-- Instruction --
Quote verbatim the span of lines that begins the listing below and closes with the line containing "the cloth, and".
|---|
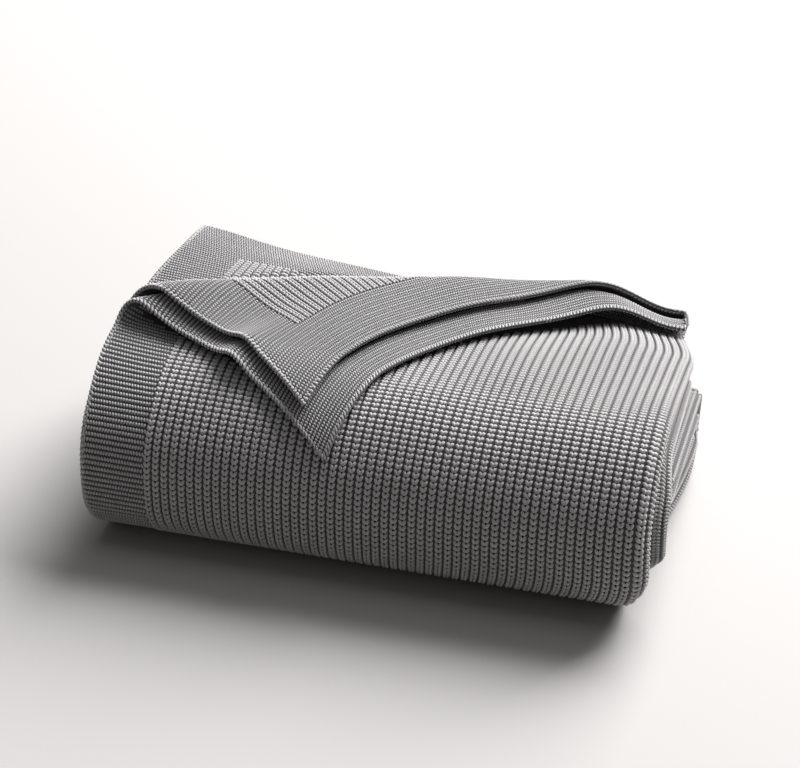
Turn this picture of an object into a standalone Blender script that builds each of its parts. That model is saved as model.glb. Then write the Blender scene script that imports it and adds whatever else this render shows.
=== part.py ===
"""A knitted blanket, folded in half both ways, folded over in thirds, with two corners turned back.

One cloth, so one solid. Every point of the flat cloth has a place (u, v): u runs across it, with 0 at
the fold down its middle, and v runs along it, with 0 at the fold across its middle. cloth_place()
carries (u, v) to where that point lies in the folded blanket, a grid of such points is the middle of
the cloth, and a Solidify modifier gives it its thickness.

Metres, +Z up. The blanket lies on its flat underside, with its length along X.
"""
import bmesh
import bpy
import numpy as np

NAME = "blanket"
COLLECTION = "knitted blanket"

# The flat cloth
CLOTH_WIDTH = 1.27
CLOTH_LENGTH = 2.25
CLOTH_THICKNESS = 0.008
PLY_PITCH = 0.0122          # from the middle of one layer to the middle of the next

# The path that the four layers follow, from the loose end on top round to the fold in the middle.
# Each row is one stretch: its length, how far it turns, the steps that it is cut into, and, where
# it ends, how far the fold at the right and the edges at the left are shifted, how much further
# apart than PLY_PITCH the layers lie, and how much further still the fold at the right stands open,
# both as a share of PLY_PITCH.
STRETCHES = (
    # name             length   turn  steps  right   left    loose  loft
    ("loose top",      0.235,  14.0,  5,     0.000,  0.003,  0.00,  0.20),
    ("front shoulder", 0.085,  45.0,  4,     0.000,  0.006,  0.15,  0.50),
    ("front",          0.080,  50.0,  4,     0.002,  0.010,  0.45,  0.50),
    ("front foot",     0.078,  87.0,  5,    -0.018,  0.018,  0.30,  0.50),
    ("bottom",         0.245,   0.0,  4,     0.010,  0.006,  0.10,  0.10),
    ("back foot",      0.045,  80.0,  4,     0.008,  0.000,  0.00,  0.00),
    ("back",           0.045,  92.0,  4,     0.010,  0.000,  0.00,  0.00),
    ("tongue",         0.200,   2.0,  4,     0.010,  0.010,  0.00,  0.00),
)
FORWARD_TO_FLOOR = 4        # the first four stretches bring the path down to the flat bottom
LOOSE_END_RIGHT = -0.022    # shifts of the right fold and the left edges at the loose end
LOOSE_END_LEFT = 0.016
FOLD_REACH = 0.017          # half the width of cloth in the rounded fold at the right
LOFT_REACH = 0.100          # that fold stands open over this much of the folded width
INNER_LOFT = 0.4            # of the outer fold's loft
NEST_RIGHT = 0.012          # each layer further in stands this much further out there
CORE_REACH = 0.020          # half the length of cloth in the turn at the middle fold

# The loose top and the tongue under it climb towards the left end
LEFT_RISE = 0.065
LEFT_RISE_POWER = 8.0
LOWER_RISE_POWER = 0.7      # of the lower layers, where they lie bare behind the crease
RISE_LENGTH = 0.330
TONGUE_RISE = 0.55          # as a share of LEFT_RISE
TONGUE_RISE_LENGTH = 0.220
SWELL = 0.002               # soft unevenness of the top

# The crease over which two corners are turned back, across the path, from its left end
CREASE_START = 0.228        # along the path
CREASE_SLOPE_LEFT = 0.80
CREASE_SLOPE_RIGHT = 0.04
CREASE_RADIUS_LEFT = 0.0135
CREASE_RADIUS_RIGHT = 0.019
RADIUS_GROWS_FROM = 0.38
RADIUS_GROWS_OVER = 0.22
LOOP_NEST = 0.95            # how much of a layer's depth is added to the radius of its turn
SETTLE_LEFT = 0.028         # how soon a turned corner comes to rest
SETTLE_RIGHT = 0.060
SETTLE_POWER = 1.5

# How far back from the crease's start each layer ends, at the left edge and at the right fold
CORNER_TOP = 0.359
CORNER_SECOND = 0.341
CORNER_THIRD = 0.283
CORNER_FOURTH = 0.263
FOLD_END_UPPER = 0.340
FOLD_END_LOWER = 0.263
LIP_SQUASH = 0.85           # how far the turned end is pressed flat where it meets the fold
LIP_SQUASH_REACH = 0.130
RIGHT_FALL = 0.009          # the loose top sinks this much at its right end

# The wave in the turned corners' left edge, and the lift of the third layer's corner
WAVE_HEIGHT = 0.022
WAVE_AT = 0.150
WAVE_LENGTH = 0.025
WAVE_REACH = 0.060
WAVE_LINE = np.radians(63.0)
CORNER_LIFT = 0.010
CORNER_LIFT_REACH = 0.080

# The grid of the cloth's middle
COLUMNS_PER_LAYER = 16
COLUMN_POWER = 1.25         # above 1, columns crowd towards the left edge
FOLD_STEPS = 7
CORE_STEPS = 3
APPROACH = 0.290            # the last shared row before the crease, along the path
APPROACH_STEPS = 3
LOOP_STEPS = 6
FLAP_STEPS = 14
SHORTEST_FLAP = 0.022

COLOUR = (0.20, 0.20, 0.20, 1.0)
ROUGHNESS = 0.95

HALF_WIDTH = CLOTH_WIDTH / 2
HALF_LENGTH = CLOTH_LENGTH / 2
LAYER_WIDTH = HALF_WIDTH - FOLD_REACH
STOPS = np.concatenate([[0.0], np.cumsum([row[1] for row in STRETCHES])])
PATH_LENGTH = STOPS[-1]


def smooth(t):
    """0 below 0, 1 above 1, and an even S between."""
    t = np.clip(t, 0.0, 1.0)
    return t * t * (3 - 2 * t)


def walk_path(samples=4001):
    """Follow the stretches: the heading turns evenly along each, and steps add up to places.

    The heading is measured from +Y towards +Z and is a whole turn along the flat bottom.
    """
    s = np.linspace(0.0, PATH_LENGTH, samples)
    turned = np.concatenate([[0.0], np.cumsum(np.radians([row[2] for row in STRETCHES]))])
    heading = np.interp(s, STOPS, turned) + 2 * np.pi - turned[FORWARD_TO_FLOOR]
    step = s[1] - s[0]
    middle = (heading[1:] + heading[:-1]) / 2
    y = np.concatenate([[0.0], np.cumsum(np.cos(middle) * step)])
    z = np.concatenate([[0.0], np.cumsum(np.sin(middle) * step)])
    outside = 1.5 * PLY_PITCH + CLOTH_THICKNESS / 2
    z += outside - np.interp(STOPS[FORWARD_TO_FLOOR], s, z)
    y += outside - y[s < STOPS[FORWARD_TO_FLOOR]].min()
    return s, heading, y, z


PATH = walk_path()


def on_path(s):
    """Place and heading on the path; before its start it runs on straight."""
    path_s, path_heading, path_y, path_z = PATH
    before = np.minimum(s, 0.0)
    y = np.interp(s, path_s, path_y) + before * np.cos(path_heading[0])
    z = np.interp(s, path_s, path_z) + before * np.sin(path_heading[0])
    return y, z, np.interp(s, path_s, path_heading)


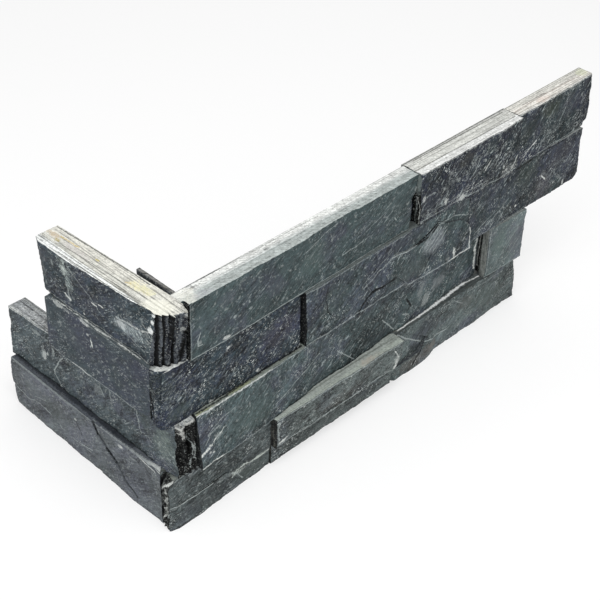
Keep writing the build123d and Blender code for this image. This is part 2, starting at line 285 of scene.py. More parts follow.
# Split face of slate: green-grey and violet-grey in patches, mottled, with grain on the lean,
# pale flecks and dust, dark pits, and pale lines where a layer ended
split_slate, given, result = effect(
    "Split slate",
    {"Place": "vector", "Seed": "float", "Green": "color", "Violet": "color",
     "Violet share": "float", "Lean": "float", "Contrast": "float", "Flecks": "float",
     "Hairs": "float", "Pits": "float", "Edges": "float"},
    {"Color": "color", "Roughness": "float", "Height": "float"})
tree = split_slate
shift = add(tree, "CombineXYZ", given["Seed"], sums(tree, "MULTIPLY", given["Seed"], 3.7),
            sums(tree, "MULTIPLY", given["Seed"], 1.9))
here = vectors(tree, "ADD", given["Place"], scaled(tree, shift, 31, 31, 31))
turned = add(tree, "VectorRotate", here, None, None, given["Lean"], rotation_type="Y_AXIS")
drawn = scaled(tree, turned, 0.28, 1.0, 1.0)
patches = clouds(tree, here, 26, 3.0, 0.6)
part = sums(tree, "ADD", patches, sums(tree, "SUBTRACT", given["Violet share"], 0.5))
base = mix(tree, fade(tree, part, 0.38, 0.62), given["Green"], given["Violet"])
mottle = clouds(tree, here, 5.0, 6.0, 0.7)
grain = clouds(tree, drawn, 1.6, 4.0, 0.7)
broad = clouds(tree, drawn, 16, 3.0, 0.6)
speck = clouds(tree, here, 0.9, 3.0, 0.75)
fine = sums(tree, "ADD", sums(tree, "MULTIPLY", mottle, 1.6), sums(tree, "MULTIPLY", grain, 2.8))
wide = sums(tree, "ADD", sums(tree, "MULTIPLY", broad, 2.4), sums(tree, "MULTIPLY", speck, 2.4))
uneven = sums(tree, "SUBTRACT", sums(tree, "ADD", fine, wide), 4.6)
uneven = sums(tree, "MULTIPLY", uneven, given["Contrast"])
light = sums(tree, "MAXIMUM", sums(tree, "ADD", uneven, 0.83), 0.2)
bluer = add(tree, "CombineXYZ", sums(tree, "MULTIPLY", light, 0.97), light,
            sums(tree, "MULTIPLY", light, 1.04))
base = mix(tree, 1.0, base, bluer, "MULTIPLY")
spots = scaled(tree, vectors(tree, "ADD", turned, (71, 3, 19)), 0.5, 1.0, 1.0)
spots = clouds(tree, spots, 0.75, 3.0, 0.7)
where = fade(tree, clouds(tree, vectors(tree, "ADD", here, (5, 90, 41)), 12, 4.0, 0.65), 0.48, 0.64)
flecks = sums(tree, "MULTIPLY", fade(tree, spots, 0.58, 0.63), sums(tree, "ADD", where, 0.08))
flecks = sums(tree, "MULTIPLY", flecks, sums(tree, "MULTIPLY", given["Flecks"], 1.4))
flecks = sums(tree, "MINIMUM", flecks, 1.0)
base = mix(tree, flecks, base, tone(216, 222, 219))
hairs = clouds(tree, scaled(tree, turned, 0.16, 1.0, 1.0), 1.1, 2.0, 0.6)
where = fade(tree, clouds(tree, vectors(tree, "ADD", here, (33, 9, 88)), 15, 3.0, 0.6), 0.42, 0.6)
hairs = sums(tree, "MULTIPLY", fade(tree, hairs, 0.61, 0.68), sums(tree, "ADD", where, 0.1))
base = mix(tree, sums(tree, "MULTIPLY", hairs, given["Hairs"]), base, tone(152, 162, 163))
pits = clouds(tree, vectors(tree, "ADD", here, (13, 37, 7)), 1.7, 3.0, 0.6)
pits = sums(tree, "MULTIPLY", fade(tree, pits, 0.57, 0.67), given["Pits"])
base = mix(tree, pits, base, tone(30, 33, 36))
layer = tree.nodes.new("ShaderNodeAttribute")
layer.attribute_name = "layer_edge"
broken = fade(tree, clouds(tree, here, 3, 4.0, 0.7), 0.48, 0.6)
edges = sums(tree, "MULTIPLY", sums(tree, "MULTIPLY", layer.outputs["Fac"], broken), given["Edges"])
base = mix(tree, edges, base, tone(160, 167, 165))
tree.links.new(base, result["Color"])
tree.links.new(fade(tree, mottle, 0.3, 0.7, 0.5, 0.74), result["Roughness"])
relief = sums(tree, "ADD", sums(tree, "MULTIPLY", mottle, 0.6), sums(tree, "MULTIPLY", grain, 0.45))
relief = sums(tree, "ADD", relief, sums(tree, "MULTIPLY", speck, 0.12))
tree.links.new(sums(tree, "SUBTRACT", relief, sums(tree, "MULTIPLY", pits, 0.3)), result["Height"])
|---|
-- Solution --
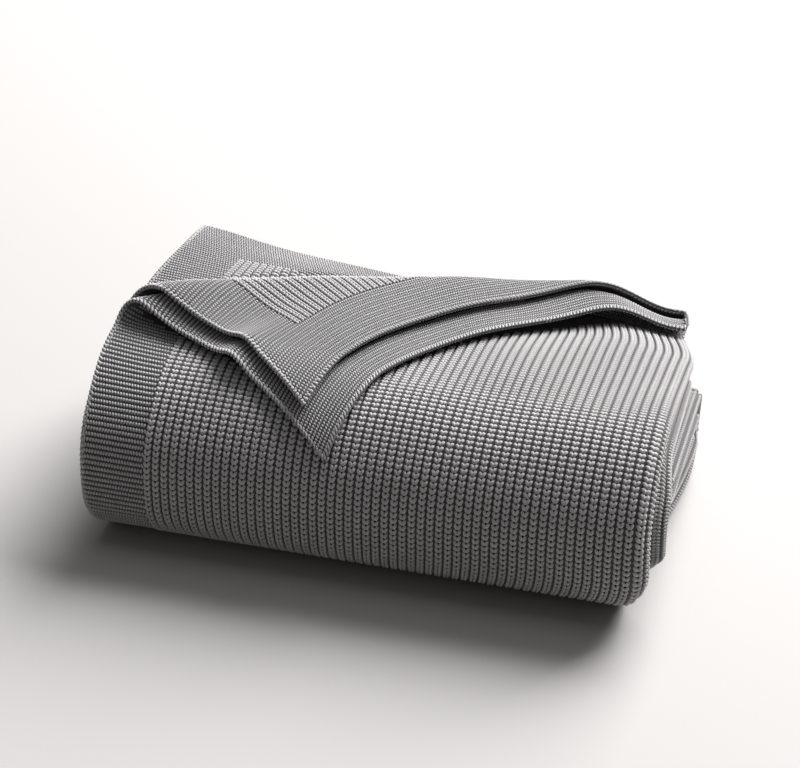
Turn this picture of an object into a standalone Blender script that builds each of its parts. That model is saved as model.glb. Then write the Blender scene script that imports it and adds whatever else this render shows.
=== part.py ===
"""A knitted blanket, folded in half both ways, folded over in thirds, with two corners turned back.

One cloth, so one solid. Every point of the flat cloth has a place (u, v): u runs across it, with 0 at
the fold down its middle, and v runs along it, with 0 at the fold across its middle. cloth_place()
carries (u, v) to where that point lies in the folded blanket, a grid of such points is the middle of
the cloth, and a Solidify modifier gives it its thickness.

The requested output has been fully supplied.